Exclusive: Early survey results for young people's cinema-going habits

red-aisleseat-nailbender- 97% of films downloaded are illegal

- 10% of films viewed are non-mainstream

- 45% are sastisfied with choice of films available at cinema

Brendant Tate, for Newcastle College and Hello Ideas, has compiled the early results of his survey into cinema-going habits amongst young people and students.  Published for the first time on Netribution, the results comee from 75 face-to-face interviews, and will hopefully exist in an online form here soon.

“Asking questions is widely accepted as a cost efficient way, of gathering information of past behaviour and experiences, private actions and motives, and beliefs, values, and attitudes.” (Foddy, 1994)

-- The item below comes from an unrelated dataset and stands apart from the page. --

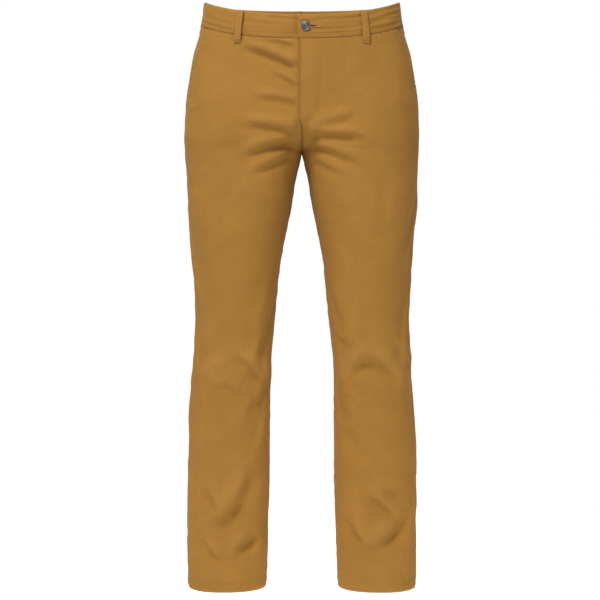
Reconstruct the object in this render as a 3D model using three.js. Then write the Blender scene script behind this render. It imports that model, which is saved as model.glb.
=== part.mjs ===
// Straight-leg cotton twill trousers, filled out as if worn.
// Millimetres. +Z is up, the front faces -Y, the wearer's left is +X.
// The origin is at the top edge of the waistband at the centre front, on the body's mid plane.
import * as THREE from 'three';
import { mergeVertices } from 'three/addons/utils/BufferGeometryUtils.js';

// ---- overall sizes ----
const WIDTH = 1.0; // scales every half width below
const RISE = 236; // centre-front waist edge down to the crotch point
const INSEAM = 796; // crotch point down to the hem
const HEM_DROP = 4; // how far the hem hangs lower at the front and back than at its sides

// ---- cloth ----
const CLOTH = 1.0; // twill panel, one layer with its finish
const GAP = 0.3; // clearance between pieces that touch
const BAND_THICK = 2.0; // waistband, twill over interlining
const LINING_THICK = 0.7;
const BAG_THICK = 0.5;

// ---- waistband ----
const BAND_HEIGHT = 41;
const SIDE_RAISE = 38; // the top edge is this much higher at the sides than at the centre front
const BACK_RAISE = 40;

// ---- fly ----
const FLY_END = 197; // depth of the bottom of the fly under the waistband's top edge
const FLY_EDGE_TOP = -8; // overlapping edge, at the waistband
const FLY_EDGE = -5; // overlapping edge, under the waistband
const FOLD_TOP = 46; // where the opened front folds at the waistband's top edge
const FOLD_END = -3; // and at the bottom of the fly
const FACING_WIDTH = 39; // of the stitched fly facing, measured from the overlapping edge
const UNDERLAP = 27; // how far the right waistband runs on behind the left

// ---- zip ----
const ZIP_X = 7;
const ZIP_Y = -85.5;
const ZIP_TOP = -47;
const ZIP_LENGTH = 136;
const TAPE_WIDTH = 13;
const TAPE_THICK = 0.6;
const TOOTH_PITCH = 3.2;
const TOOTH_THICK = 2.0;
const SLIDER_LENGTH = 10;
const PULL_LENGTH = 24;

// ---- waist button ----
const BUTTON_X = 7;
const BUTTON_DROP = 20.5;
const BUTTON_DIAMETER = 17;
const HOLE_START = 1.6; // of the buttonhole's slit
const HOLE_END = 33;
const HOLE_HEIGHT = 5;
const SHANK_RADIUS = 2.0;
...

On the following page are some diagrams, which represent the results from the questionnaire, which I distributed as part of the market research for my event.  The market research is on going; these results are based on the answers from 75 questionnaires.  I hope to be able to report on my final findings with twice the amount of data.  The sample group has been taken from outside the Newcastle University, Newcastle College media department, in Marco Polo restaurant, and in the R&B workplace.  This has given me a sample group that represents males, females, students and full-time workers equally, with ages ranging from 19 to 50.

The sample group is made up of people all geographically positioned around the Newcastle area.  This is because I am primarily interested in the people of Newcastle’s attitudes and engagement with film and cinema going.

This survey was administered face-to-face.  Bourque (2003) states the advantages of administering questionnaires in this way are, “The interviewer is available to answer questions”, “Confidentiality is maximised”, and says that they “Provide in-depth data on the answerability of questions”.


Overall I was very surprised at how few people watched independent (indie) films.  It occurred to me that as they often don’t gain the same publicity as the latest Hollywood blockbusters, people are probably more reserved about spending their money to go and see a film they have never heard of.


I was interested to see that 45% of people asked didn’t think their local cinemas showed the films they wanted to see.  Was it that they were just being negative? Or did they genuinely feel that their cinemas couldn’t offer them exciting original films which they would pay to go and see?


The results of this questionnaire clearly shows people are dissatisfied with the cost of a ticket at their local cinema.  I think it will be important to do some market research to discover what local cinemas are charging.  Then it will be useful to offer customers better value on the price of their ticket when they go to see an indie film.


The answer to question 8 was a resounding ‘Yes’, this shows that clearly people are open to the idea of having other elements introduced to their cinema experience in order to enhance the experience.


It seems that all the options of alternative leisure experiences were very popular.  However nobody added any other options in the ‘other’ box.  I think it is safe to assume that people do have other activities they engage in however going for a drink and attending a live music performance were activities selected by over 75% of people.


Here we can see that for the majority of people, paying to download a film is not something they would consider, when films are readily available for free from the World Wide Web.  An interesting statistic from the questionnaire was that 60% of students regularly download/stream films from the web compared with only 35% of people in full-time employment.